L'Italie dans la presse française

Publié le mardi, 13 avril 2010 à 20h42

La Littérature aux temps du Cavaliere

Par Stefano Palombari

Silvio Berlusconi montre ses musclesDans un article très intéressant de Gilles Heuré, paru il y a quelques jours dans Télérama, des écrivains italiens, plus ou moins connus, tracent un état des lieux de la culture en Italie aujourd'hui. Le constat est forcément accablant. Le contrôle de toute l'information par le « Roi des starlettes du petit écran et de la gaffe » ne peut conduire qu'à une chute de la production culturelle italienne. Rien de plus normal, l'idée même d'apprentissage et de réflexion étant totalement absente des loisirs que l'on propose quotidiennement aux Italiens pour occuper leur temps libre. On ne peut même pas en discerner des traces infinitésimales, homéopathiques, comme pour les fruits à coque, que l'on retrouve toujours dans les ingrédients des aliments qu'on achète au supermarché. Le loisir à la mode de Berlusconi doit forcément être creux.

La culture est tellement dévalorisée qu'elle est devenue un défaut. L'argent, et le pouvoir qu'il détermine (pas uniquement le pouvoir d'achat), est aujourd'hui maître incontesté, mais il est également arbitre. C'est justement uniquement sur ce critère qu'on établie les positions hiérarchiques et les valeurs. Les différents écrivains (Francesco De Filippo, Roberto Ferrucci, Antonio Tabucchi, Valeria Parrella...) interrogés par Gilles Heuré sont bien conscients de tout ceci : Le pays autrefois symbole de la culture et de l'art se métamorphose petit à petit en un désert culturel.

Si la situation générale de la culture italienne est catastrophique, la littérature italienne jouit d'une excellente santé. En France, et dans d'autres pays, on raffole des ouvrages d'auteurs italiens. Depuis l'époque des grands écrivains du XXème siècle (Moravia, Calvino, Malaparte, Buzzati...), jamais autant de livres italiens n'ont été traduits en français. C'est un phénomène typique des pays en crise. La littérature se nourrit des contradictions du présent, ce qu'Ernst Bloch appelait l'« engrais des contradictions ». Le problème est que les publications, même excellentes, n'ont aucun impact sur l'opinion publique. Les auteurs italiens en sont conscients et ils ne se font guère d'illusions sur leur pouvoir de bousculer les esprits.

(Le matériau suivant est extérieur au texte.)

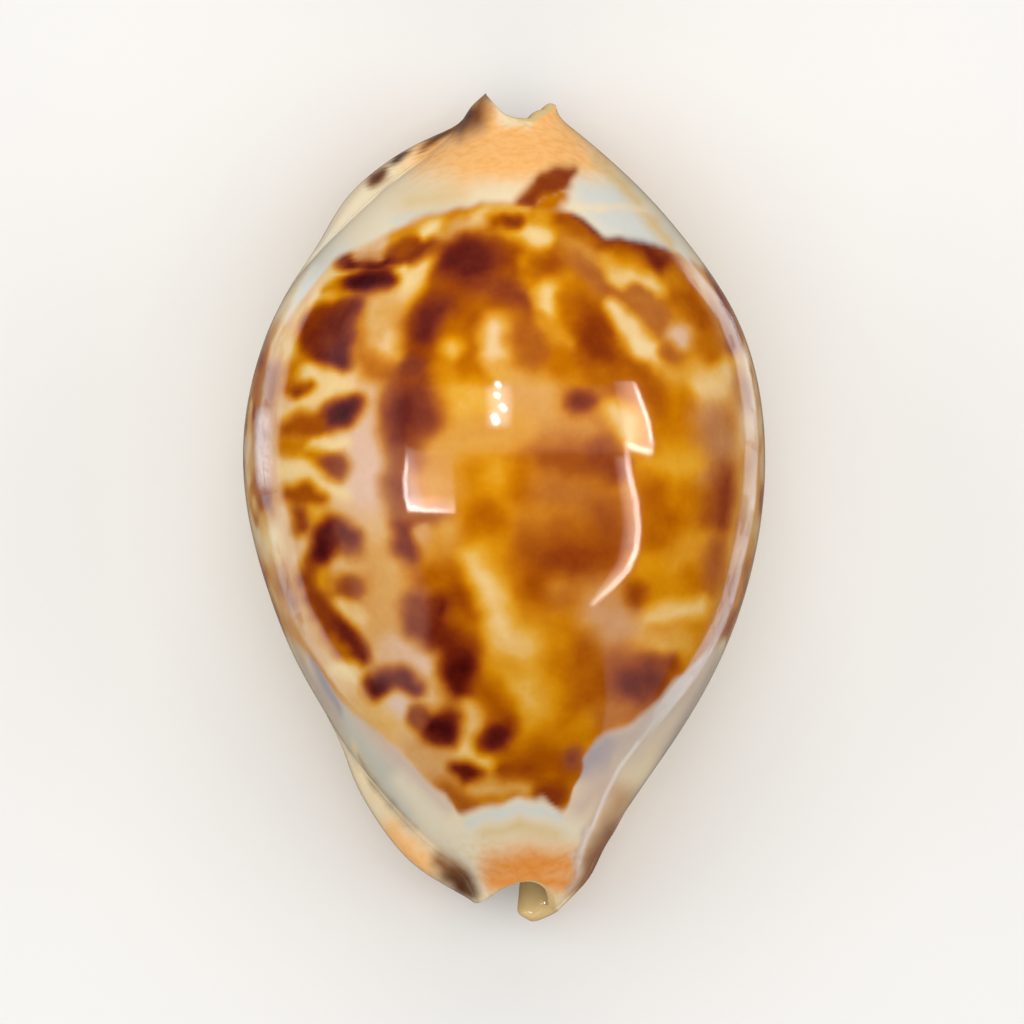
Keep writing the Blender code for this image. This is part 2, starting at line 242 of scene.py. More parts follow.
def side_face(side, s, y, inside):
    """Points of one half of the section, with s from 0 at the top to 1 at the edge of the lip."""
    left = spline(LEFT_EDGE, y)
    right = spline(RIGHT_EDGE, y)
    centre = (left + right) / 2.0
    wall = spline(WALL, y) if inside else 0.0
    half = (right - left) / 2.0 - wall
    crest = spline(CREST, y)
    widest = spline(WIDEST, y)
    base = base_height(y)
    lip = spline(LIP, y)
    edge = side * (spline(APERTURE_MIDDLE, y) - centre) + spline(APERTURE_HALF, y)
    nose = LIP_ROUNDING * lip
    floor = base + LIP_RISE + lip if inside else base
    rise = 0.0 if inside else LIP_RISE
    middle = base + LIP_RISE + lip / 2.0
    span = half - edge - nose
    bottom = edge + nose + (INNER_BOTTOM if inside else STRIP_OUTER) * span
    strip = edge + nose + (INNER_BOTTOM if inside else STRIP_INNER) * span

    turn = turn_of(s)
    angle = np.radians(turn)
    x = np.where(turn <= 90.0, half * np.sin(angle), bottom + (half - bottom) * np.sin(angle))
    dome_z = widest + (crest - wall - widest) * np.cos(angle)
    z = np.where(turn <= 90.0, dome_z, widest + (widest - floor) * np.cos(angle))
    if not inside:
        bump = callus(side, turn, y)
        x = x + bump * np.sin(angle)
        z = z + bump * np.cos(angle)

    flat = np.clip((s - BASE_S) / (STRIP_S - BASE_S), 0.0, 1.0)
    slope = np.clip((s - STRIP_S) / (LIP_S - STRIP_S), 0.0, 1.0)
    x = x + (strip - bottom) * flat + (edge + nose - strip) * slope
    z = z + rise * smooth(slope)

    round_lip = np.radians(90.0 * np.clip((s - LIP_S) / (1.0 - LIP_S), 0.0, 1.0))
    on_lip = s > LIP_S
    x = np.where(on_lip, edge + nose * (1.0 - np.sin(round_lip)), x)
    z = np.where(on_lip, middle + (1.0 if inside else -1.0) * lip / 2.0 * np.cos(round_lip), z)

    tooth_start = LIP_S if inside else STRIP_S + 0.5 * (LIP_S - STRIP_S)
    tooth_full = 1.0 if inside else LIP_S
    height = tooth(side, y) * step(s, tooth_start, tooth_full - tooth_start)
    x = x - height * np.where(on_lip, np.sin(round_lip), 0.0)
    z = z - height * np.where(on_lip, np.cos(round_lip), 1.0) * (0.0 if inside else 1.0)
    return centre + side * x, z


def face_points(s, y, inside):
    """Outer or inner face at s from -1 to 1 and y, as x, y, z columns in millimetres."""
    left_x, left_z = side_face(-1.0, np.abs(s), y, inside)
    right_x, right_z = side_face(1.0, np.abs(s), y, inside)
    x = np.where(s < 0.0, left_x, right_x)
    z = np.where(s < 0.0, left_z, right_z)
    return np.stack([x, y, np.maximum(z, 0.0)], axis=-1)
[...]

« Le problème est surtout qu’on publie trop. On ne compte plus, en Italie, les auteurs qui publient plus de livres qu’ils n’en lisent. » dit Marcello Fois à Gilles Heuré. Il est vrai qu'on publie trop de livres. Cependant, ce problème est bien plus général, il est mondial. C'est un autre paradoxe de la société contemporaine. Les lecteurs diminuent et les auteurs augmentent. Désormais pour publier un livre, il n'est plus demandé d'avoir une certaine compétence dans un domaine, et je ne parle pas là de culture ou d'érudition. Tout le monde écrit et publie, même ceux qui n'ont rien à dire. Le creux du loisir télévisé conquiert des nouveaux secteurs, notamment la presse et l'édition.

Le résultat de ce processus sera (en Italie, il l'est déjà) une population divisée en deux, non plus selon les critères purement politiques mais sur la base de la résistance au vide, au « Néant qui avance ». Aux « hypnotisés par la dictature télévisuelle » (De Filippo), s'opposeront les lecteurs de livres et les désobéissants, dans le sens d'Orwell. A propos de ce dernier, le cauchemar de « 1984 » (livre que j'invite à lire et relire sans modération) a commencé avec dix ans de retard.

Il est toujours très intéressant et instructif de lire sur Internet (c'est l'avantage du réseau) les réactions aux articles. Dès qu'on parle de l'Italie de Berlusconi (comme dans l'article de Maggiori dans Libération) les lecteurs font souvent un parallèle avec la situation française. Toute comparaison nécessite forcément une base commune, sinon elle ne serait pas possible. Je crois malheureusement que les lecteurs ne se trompent pas totalement. Les germes de la « berlusconisation » de la société sont présents en France, comme dans d'autres pays. En observer les dérives pourrait permettre peut-être de trouver un vaccin. Sinon au pire, on aura une excellente littérature mondiale. Dommage, il n'y aura peut-être plus de lecteurs.